What needs to be done: Quote every line below exactly as it reads.

Information shown:

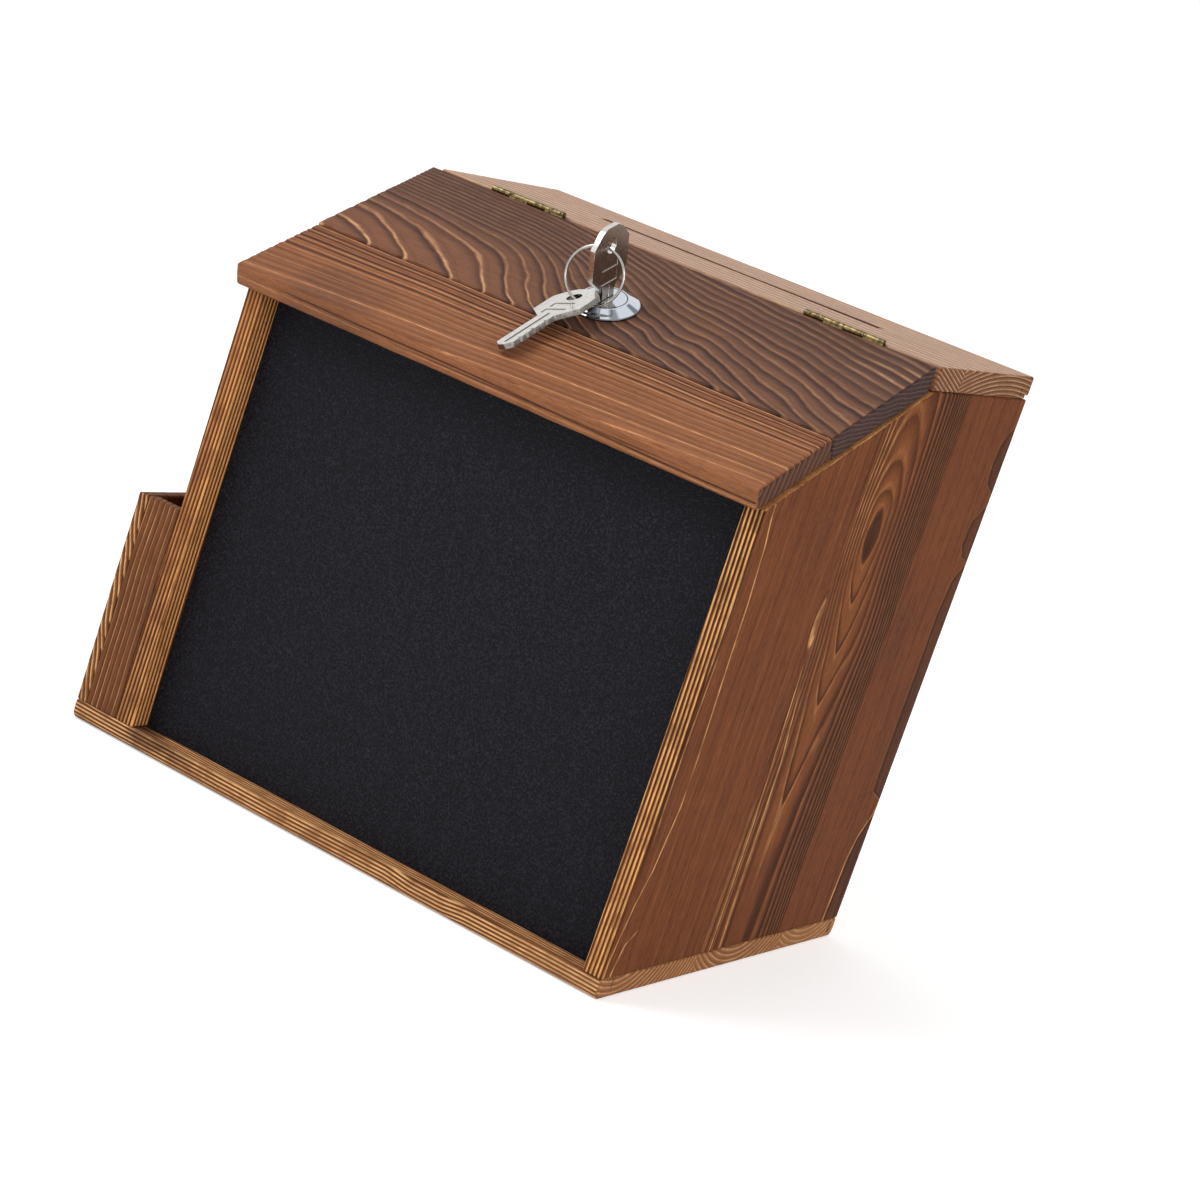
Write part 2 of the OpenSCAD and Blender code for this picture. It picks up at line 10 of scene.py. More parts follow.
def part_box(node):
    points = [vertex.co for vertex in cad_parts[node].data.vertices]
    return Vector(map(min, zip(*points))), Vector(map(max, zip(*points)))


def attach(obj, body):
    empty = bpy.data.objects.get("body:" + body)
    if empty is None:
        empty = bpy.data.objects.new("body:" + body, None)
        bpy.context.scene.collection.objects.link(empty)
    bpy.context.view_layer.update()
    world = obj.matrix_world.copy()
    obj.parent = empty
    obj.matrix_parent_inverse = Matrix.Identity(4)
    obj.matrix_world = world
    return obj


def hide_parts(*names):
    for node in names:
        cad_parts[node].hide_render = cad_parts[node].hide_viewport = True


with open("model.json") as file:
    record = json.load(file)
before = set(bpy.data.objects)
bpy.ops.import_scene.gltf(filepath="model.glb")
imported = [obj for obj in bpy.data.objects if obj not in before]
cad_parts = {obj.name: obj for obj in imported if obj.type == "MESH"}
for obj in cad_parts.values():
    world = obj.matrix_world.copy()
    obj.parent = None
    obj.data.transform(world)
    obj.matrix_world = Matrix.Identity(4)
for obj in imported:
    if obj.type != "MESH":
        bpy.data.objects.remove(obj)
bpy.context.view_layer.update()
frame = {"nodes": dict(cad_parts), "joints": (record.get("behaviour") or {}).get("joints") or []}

Problem solution:
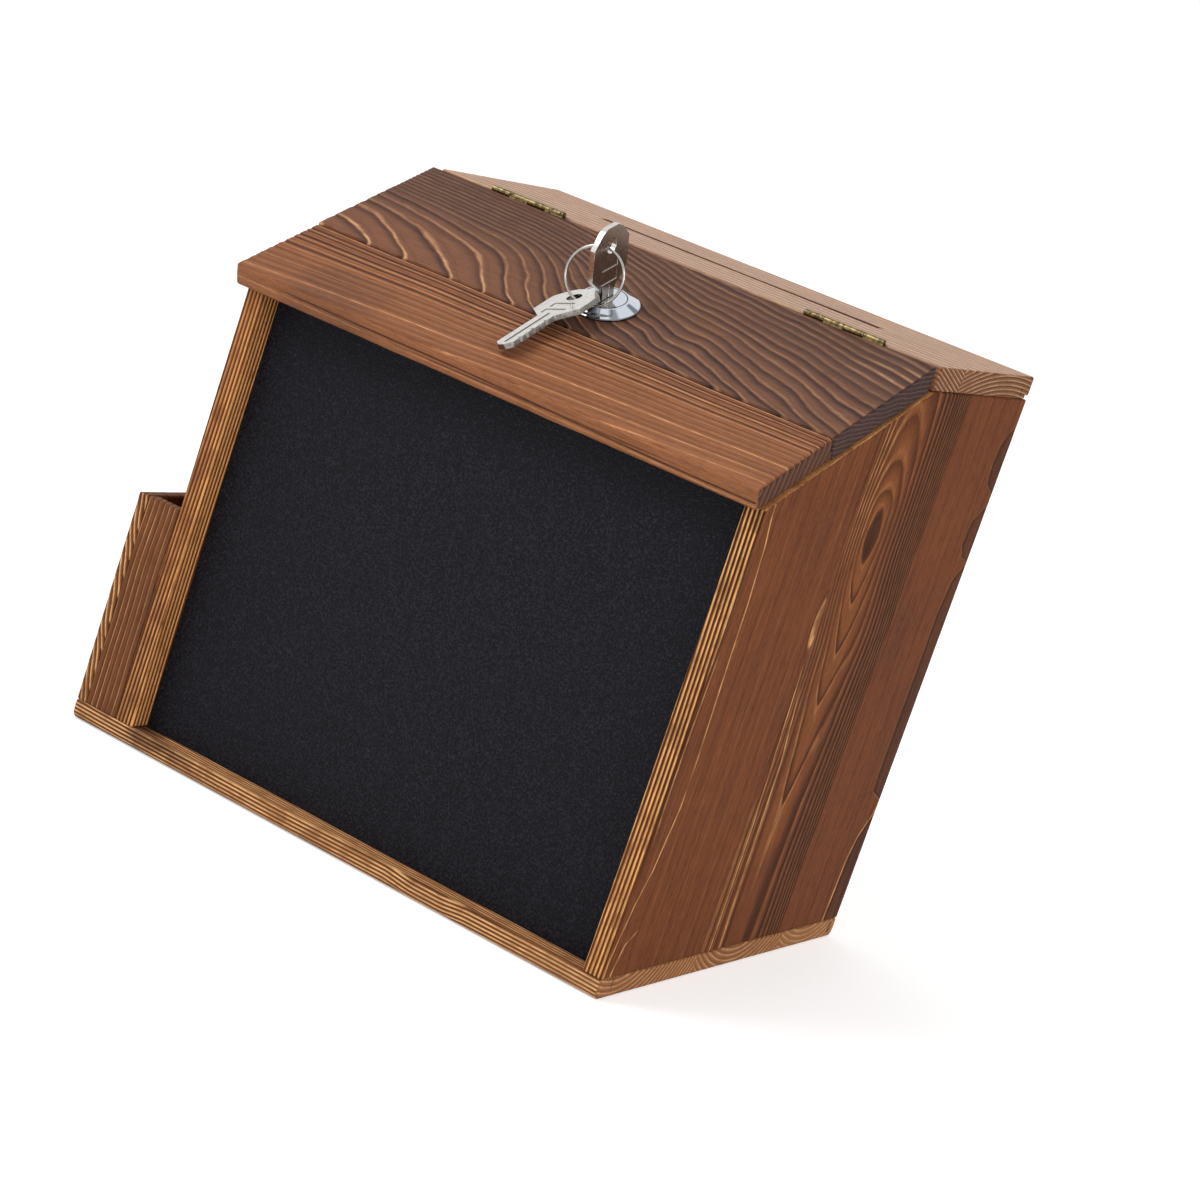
Write part 2 of the OpenSCAD and Blender code for this picture. It picks up at line 10 of scene.py. More parts follow.
def part_box(node):
    points = [vertex.co for vertex in cad_parts[node].data.vertices]
    return Vector(map(min, zip(*points))), Vector(map(max, zip(*points)))


def attach(obj, body):
    empty = bpy.data.objects.get("body:" + body)
    if empty is None:
        empty = bpy.data.objects.new("body:" + body, None)
        bpy.context.scene.collection.objects.link(empty)
    bpy.context.view_layer.update()
    world = obj.matrix_world.copy()
    obj.parent = empty
    obj.matrix_parent_inverse = Matrix.Identity(4)
    obj.matrix_world = world
    return obj


def hide_parts(*names):
    for node in names:
        cad_parts[node].hide_render = cad_parts[node].hide_viewport = True


with open("model.json") as file:
    record = json.load(file)
before = set(bpy.data.objects)
bpy.ops.import_scene.gltf(filepath="model.glb")
imported = [obj for obj in bpy.data.objects if obj not in before]
cad_parts = {obj.name: obj for obj in imported if obj.type == "MESH"}
for obj in cad_parts.values():
    world = obj.matrix_world.copy()
    obj.parent = None
    obj.data.transform(world)
    obj.matrix_world = Matrix.Identity(4)
for obj in imported:
    if obj.type != "MESH":
        bpy.data.objects.remove(obj)
bpy.context.view_layer.update()
frame = {"nodes": dict(cad_parts), "joints": (record.get("behaviour") or {}).get("joints") or []}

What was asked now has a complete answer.